8. Material Non-public Information
Solicitation materials for any type of issue require disclosure of material information to potential investors. While public companies have clear SEC and listing agency public disclosure obligations, periodic disclosure requirements for non-SEC companies are less clear and there is no method for public distribution of information for those institutions. As a result, institutions that are facing potential material non-public events such as informal regulatory actions, reduced dividends, anticipated credit issues, and any number of other material events will need to take care in the timing and disclosures related to any capital-raising solicitations, including the potential for such issues to arise during the solicitation period. Timing with regard to regulatory examinations can be critical for institutions considering an offering.

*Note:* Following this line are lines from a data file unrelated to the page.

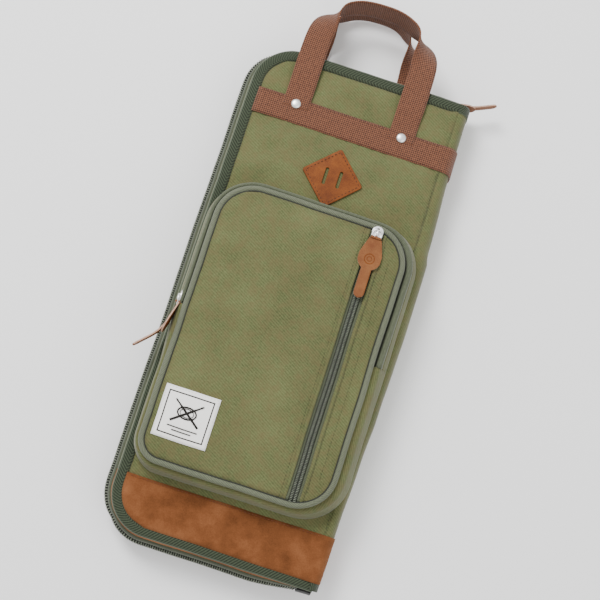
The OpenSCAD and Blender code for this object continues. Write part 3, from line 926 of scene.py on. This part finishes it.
def handle(half, front):
    """One webbing strap: its two ends go under the band, and its arch stands twisted above the bag."""
    arch_z = 1.5 * STRAP_W + 1.9 if front else STRAP_W / 2 + 0.4
    rows = [strap_row(i / 150, front, arch_z) for i in range(151)]
    obj = sheet_shell(half + "_strap", rows, WEBBING, STRAP_T)
    edge = box(half + "_handle")[0][1]
    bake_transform(obj)
    enter(obj, "webbing", None, half + "_handle", half + "_handle_ends")
    for k, (x, y) in enumerate(RIVETS):
        cap = rivet(f"{half}_rivet_{k}", soften((x, y, depth_to_z(front, 0.15))), 1 if front else -1)
        enter(cap, "steel", half + "_half", *([half + "_rivets"] if k == 0 else []))


def face_seams(half, front):
    """Rows of stitches on one half's face: the band, the suede's edge, and the seam beside the spine."""
    across, inner = rows_between(-90, STITCH_X - 3, 8), STITCH_X - 2.2
    seams = [(f"band_seam_{k}", [(x, y, 0.05) for x in across], BROWN_THREAD, "webbing")
             for k, y in enumerate((BAND_Y + 1.6, BAND_TOP - 1.6))]
    seams += [("suede_seam", [(x, SUEDE_Y - 1.8, 0.55) for x in across], TAN_THREAD, "suede"),
              ("spine_seam", [(STITCH_X - 1.2, y, SEAM_DEPTH - 0.25) for y in rows_between(SUEDE_Y + 1, BAND_Y - 1, 6)],
               OLIVE_THREAD, "canvas"),
              ("suede_spine_seam", [(inner, y, 0.3) for y in rows_between(BOTTOM + 10, SUEDE_Y - 2, 5)],
               TAN_THREAD, "suede"),
              ("webbing_spine_seam", [(inner, y, 0.2) for y in rows_between(BAND_Y + 2, BAND_TOP - 2, 5)],
               BROWN_THREAD, "webbing")]
    for name, line, material, slot_name in seams:
        line = [(x, y, depth_to_z(front, d)) for x, y, d in line]
        seam = stitches(f"{half}_{name}", line, material, d=0.65 if slot_name == "suede" else 0.5)
        enter(seam, slot_name, half + "_half")


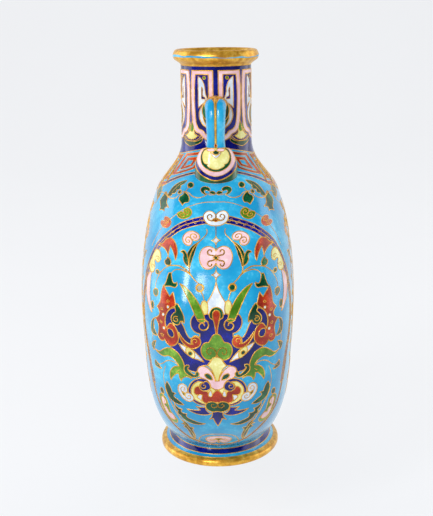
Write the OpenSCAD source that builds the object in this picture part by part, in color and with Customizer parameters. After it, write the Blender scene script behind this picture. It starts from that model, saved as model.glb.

These are just a few of the more important considerations that an institution needs to consider when thinking about raising capital through an equity or debt issue. These and other matters will need to be carefully considered by the institution’s board. The institution should also involve its attorneys and relevant regulatory agencies very early in this process to assist in obtaining any necessary regulatory approvals and in determining how the offering can be conducted in compliance with securities laws.
1 Note: This article focuses only on possible exemptions from SEC registration. Compliance with the securities laws of each state where an offeree resides is also necessary for every offering of securities.
2 Note: This "intra-state" exemption is not available when even one offeree is not a resident of the appropriate state, such as a "snowbird" having a Florida residence in an Ohio-only offering.